Sony is found to have significantly higher image quality, especially at night, compared to Basler. Sony fulfils Visy’s requirements and is found to be suitable for Visy’s projects. It has already been proposed to a potential project where small details need to be recognized, but no confirmation has been received for the project while writing this Thesis.
The second aim of this Thesis is to implement a deep convolutional neural network for automatic vehicle detection, called a virtual trigger. Its purpose is to replace inductive loops and laser scanners in Visy projects. In other words, image frames are captured from a camera and each frame is classified to contain a vehicle on the correct spot or not. If the image is classified to have a vehicle on the correct spot, an image for license plate recognition is triggered. Three different network models are implemented, trained and tested, including two pre-trained models and one model that is created from scratch.

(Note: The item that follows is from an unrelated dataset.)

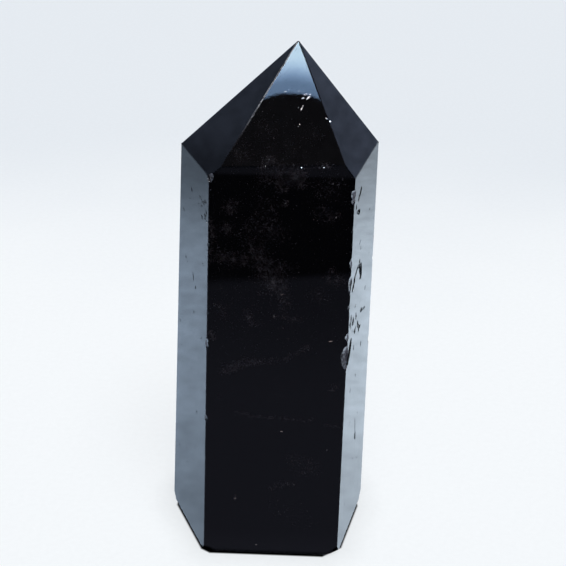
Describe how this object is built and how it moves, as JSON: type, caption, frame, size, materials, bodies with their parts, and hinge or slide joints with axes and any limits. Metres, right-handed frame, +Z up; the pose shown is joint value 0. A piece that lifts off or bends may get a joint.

The requirements for the virtual trigger network are that it is fast and classifies the images with a high classification accuracy, meaning over 99 %. The neural network tests show that one of the pre-trained network models achieves almost all the goals and is chosen for real-life tests, which are not a part of this Thesis. Virtual trigger is operating on a real installation now. The results are promising, but further improvements are needed for obtaining over 99 % accuracy in real life.
Almost all the goals were achieved, a suitable camera was found, and virtual trigger obtained over 99 % validation accuracy. Camera tests were slightly one-sided and virtual trigger did not exceed the aim on the test data, but the future for both parts looks promising.